▸ Exercise requirements: Please return the full listing below without altering anything.

▸ Dataset extract:
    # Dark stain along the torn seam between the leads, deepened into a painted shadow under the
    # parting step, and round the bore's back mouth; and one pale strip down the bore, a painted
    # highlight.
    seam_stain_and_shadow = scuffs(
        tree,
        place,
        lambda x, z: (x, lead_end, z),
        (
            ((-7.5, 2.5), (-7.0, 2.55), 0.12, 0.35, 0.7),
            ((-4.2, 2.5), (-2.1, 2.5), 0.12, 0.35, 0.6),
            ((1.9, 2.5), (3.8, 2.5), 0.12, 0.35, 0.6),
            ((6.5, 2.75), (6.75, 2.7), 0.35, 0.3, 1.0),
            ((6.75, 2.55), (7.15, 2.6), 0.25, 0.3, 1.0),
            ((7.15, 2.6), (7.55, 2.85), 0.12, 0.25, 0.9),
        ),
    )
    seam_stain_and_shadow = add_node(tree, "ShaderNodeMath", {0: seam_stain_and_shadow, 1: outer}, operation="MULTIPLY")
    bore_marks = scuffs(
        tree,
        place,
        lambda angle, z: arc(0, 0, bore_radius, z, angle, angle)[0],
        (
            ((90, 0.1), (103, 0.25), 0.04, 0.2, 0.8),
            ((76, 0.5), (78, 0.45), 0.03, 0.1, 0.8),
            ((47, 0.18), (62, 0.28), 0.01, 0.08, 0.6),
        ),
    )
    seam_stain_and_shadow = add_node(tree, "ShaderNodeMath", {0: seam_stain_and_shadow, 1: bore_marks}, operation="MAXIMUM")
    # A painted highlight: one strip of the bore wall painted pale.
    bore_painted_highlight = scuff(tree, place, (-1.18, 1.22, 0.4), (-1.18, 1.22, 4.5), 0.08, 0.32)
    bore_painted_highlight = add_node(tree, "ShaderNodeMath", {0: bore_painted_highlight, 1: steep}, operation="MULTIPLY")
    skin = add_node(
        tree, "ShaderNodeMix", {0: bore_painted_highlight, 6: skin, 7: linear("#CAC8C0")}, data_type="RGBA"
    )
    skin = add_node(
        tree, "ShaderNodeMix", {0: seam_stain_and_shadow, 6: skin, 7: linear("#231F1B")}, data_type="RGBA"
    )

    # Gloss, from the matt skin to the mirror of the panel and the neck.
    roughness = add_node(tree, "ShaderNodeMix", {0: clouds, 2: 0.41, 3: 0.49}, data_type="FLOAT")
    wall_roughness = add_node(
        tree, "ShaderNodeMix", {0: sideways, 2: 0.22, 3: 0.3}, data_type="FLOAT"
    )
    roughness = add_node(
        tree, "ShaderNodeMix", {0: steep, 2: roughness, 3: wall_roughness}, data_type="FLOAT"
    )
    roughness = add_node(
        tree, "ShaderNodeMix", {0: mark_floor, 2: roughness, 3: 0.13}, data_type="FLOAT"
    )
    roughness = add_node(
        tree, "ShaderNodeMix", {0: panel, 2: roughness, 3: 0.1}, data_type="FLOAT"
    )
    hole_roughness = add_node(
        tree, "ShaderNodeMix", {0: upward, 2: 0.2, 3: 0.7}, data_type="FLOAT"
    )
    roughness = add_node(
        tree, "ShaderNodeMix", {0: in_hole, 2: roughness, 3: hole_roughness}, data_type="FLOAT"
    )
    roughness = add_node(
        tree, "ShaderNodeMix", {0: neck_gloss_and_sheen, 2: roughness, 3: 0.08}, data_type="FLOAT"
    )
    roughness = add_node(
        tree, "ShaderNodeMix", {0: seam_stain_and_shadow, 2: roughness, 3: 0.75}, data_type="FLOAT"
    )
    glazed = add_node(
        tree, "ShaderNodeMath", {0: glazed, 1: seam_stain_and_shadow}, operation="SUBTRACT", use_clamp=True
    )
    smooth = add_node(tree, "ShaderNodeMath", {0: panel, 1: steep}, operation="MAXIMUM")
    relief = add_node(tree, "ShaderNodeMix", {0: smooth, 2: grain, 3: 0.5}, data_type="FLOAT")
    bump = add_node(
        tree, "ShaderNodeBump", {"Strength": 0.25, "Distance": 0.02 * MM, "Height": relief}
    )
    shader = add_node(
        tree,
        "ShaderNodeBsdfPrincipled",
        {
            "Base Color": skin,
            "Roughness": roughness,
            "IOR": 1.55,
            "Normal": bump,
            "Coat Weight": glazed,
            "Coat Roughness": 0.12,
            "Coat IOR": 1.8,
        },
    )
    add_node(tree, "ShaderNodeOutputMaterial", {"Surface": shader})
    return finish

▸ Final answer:
    # Dark stain along the torn seam between the leads, deepened into a painted shadow under the
    # parting step, and round the bore's back mouth; and one pale strip down the bore, a painted
    # highlight.
    seam_stain_and_shadow = scuffs(
        tree,
        place,
        lambda x, z: (x, lead_end, z),
        (
            ((-7.5, 2.5), (-7.0, 2.55), 0.12, 0.35, 0.7),
            ((-4.2, 2.5), (-2.1, 2.5), 0.12, 0.35, 0.6),
            ((1.9, 2.5), (3.8, 2.5), 0.12, 0.35, 0.6),
            ((6.5, 2.75), (6.75, 2.7), 0.35, 0.3, 1.0),
            ((6.75, 2.55), (7.15, 2.6), 0.25, 0.3, 1.0),
            ((7.15, 2.6), (7.55, 2.85), 0.12, 0.25, 0.9),
        ),
    )
    seam_stain_and_shadow = add_node(tree, "ShaderNodeMath", {0: seam_stain_and_shadow, 1: outer}, operation="MULTIPLY")
    bore_marks = scuffs(
        tree,
        place,
        lambda angle, z: arc(0, 0, bore_radius, z, angle, angle)[0],
        (
            ((90, 0.1), (103, 0.25), 0.04, 0.2, 0.8),
            ((76, 0.5), (78, 0.45), 0.03, 0.1, 0.8),
            ((47, 0.18), (62, 0.28), 0.01, 0.08, 0.6),
        ),
    )
    seam_stain_and_shadow = add_node(tree, "ShaderNodeMath", {0: seam_stain_and_shadow, 1: bore_marks}, operation="MAXIMUM")
    # A painted highlight: one strip of the bore wall painted pale.
    bore_painted_highlight = scuff(tree, place, (-1.18, 1.22, 0.4), (-1.18, 1.22, 4.5), 0.08, 0.32)
    bore_painted_highlight = add_node(tree, "ShaderNodeMath", {0: bore_painted_highlight, 1: steep}, operation="MULTIPLY")
    skin = add_node(
        tree, "ShaderNodeMix", {0: bore_painted_highlight, 6: skin, 7: linear("#CAC8C0")}, data_type="RGBA"
    )
    skin = add_node(
        tree, "ShaderNodeMix", {0: seam_stain_and_shadow, 6: skin, 7: linear("#231F1B")}, data_type="RGBA"
    )

    # Gloss, from the matt skin to the mirror of the panel and the neck.
    roughness = add_node(tree, "ShaderNodeMix", {0: clouds, 2: 0.41, 3: 0.49}, data_type="FLOAT")
    wall_roughness = add_node(
        tree, "ShaderNodeMix", {0: sideways, 2: 0.22, 3: 0.3}, data_type="FLOAT"
    )
    roughness = add_node(
        tree, "ShaderNodeMix", {0: steep, 2: roughness, 3: wall_roughness}, data_type="FLOAT"
    )
    roughness = add_node(
        tree, "ShaderNodeMix", {0: mark_floor, 2: roughness, 3: 0.13}, data_type="FLOAT"
    )
    roughness = add_node(
        tree, "ShaderNodeMix", {0: panel, 2: roughness, 3: 0.1}, data_type="FLOAT"
    )
    hole_roughness = add_node(
        tree, "ShaderNodeMix", {0: upward, 2: 0.2, 3: 0.7}, data_type="FLOAT"
    )
    roughness = add_node(
        tree, "ShaderNodeMix", {0: in_hole, 2: roughness, 3: hole_roughness}, data_type="FLOAT"
    )
    roughness = add_node(
        tree, "ShaderNodeMix", {0: neck_gloss_and_sheen, 2: roughness, 3: 0.08}, data_type="FLOAT"
    )
    roughness = add_node(
        tree, "ShaderNodeMix", {0: seam_stain_and_shadow, 2: roughness, 3: 0.75}, data_type="FLOAT"
    )
    glazed = add_node(
        tree, "ShaderNodeMath", {0: glazed, 1: seam_stain_and_shadow}, operation="SUBTRACT", use_clamp=True
    )
    smooth = add_node(tree, "ShaderNodeMath", {0: panel, 1: steep}, operation="MAXIMUM")
    relief = add_node(tree, "ShaderNodeMix", {0: smooth, 2: grain, 3: 0.5}, data_type="FLOAT")
    bump = add_node(
        tree, "ShaderNodeBump", {"Strength": 0.25, "Distance": 0.02 * MM, "Height": relief}
    )
    shader = add_node(
        tree,
        "ShaderNodeBsdfPrincipled",
        {
            "Base Color": skin,
            "Roughness": roughness,
            "IOR": 1.55,
            "Normal": bump,
            "Coat Weight": glazed,
            "Coat Roughness": 0.12,
            "Coat IOR": 1.8,
        },
    )
    add_node(tree, "ShaderNodeOutputMaterial", {"Surface": shader})
    return finish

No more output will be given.